THE TASK >> Give every line of the material again, exactly as written.

SOURCE MATERIAL >>
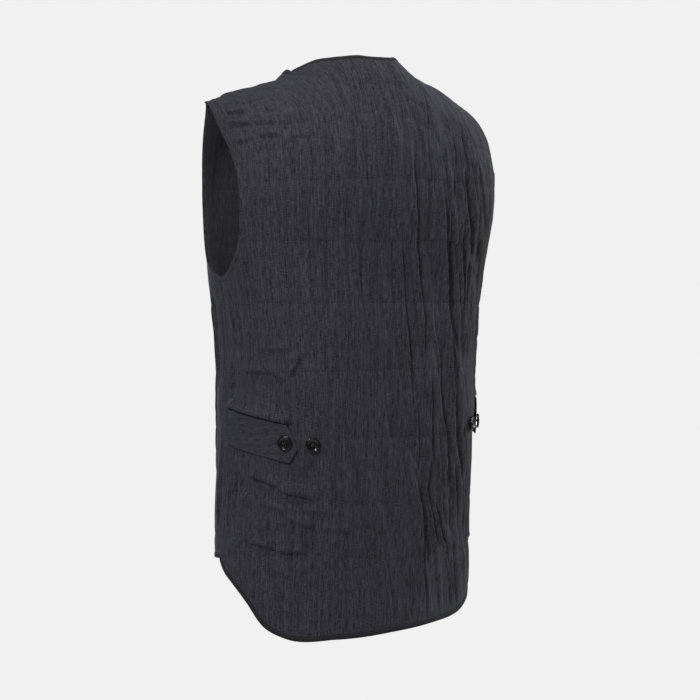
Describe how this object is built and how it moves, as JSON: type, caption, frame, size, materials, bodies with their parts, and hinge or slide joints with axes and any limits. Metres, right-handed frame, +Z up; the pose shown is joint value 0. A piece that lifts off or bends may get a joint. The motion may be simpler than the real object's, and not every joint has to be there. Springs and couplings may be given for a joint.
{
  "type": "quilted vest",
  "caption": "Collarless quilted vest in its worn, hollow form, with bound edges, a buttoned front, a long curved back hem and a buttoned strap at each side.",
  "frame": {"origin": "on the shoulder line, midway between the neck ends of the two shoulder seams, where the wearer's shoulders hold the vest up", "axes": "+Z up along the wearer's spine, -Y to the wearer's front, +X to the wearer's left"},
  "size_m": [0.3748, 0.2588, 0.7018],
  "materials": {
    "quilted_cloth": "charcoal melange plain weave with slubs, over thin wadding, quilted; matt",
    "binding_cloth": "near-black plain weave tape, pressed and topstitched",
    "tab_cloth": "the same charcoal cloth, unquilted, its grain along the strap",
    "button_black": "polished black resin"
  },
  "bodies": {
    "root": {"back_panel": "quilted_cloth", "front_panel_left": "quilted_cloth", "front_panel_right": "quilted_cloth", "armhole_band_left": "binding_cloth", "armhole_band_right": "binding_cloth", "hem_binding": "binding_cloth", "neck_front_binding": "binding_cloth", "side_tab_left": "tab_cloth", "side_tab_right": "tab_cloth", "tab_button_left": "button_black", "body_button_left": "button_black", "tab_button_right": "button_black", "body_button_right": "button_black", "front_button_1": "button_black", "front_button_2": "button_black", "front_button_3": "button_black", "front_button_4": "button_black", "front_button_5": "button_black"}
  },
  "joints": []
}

ANSWER BELOW >>
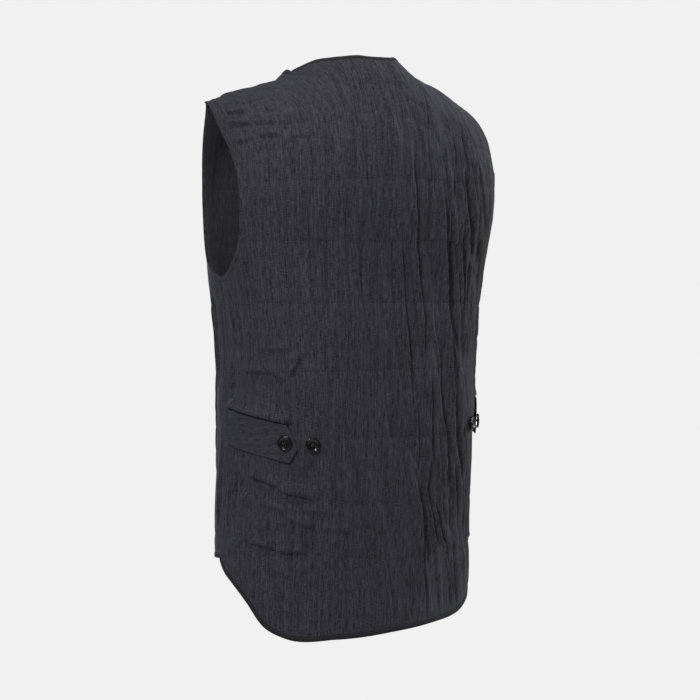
Describe how this object is built and how it moves, as JSON: type, caption, frame, size, materials, bodies with their parts, and hinge or slide joints with axes and any limits. Metres, right-handed frame, +Z up; the pose shown is joint value 0. A piece that lifts off or bends may get a joint. The motion may be simpler than the real object's, and not every joint has to be there. Springs and couplings may be given for a joint.
{
  "type": "quilted vest",
  "caption": "Collarless quilted vest in its worn, hollow form, with bound edges, a buttoned front, a long curved back hem and a buttoned strap at each side.",
  "frame": {"origin": "on the shoulder line, midway between the neck ends of the two shoulder seams, where the wearer's shoulders hold the vest up", "axes": "+Z up along the wearer's spine, -Y to the wearer's front, +X to the wearer's left"},
  "size_m": [0.3748, 0.2588, 0.7018],
  "materials": {
    "quilted_cloth": "charcoal melange plain weave with slubs, over thin wadding, quilted; matt",
    "binding_cloth": "near-black plain weave tape, pressed and topstitched",
    "tab_cloth": "the same charcoal cloth, unquilted, its grain along the strap",
    "button_black": "polished black resin"
  },
  "bodies": {
    "root": {"back_panel": "quilted_cloth", "front_panel_left": "quilted_cloth", "front_panel_right": "quilted_cloth", "armhole_band_left": "binding_cloth", "armhole_band_right": "binding_cloth", "hem_binding": "binding_cloth", "neck_front_binding": "binding_cloth", "side_tab_left": "tab_cloth", "side_tab_right": "tab_cloth", "tab_button_left": "button_black", "body_button_left": "button_black", "tab_button_right": "button_black", "body_button_right": "button_black", "front_button_1": "button_black", "front_button_2": "button_black", "front_button_3": "button_black", "front_button_4": "button_black", "front_button_5": "button_black"}
  },
  "joints": []
}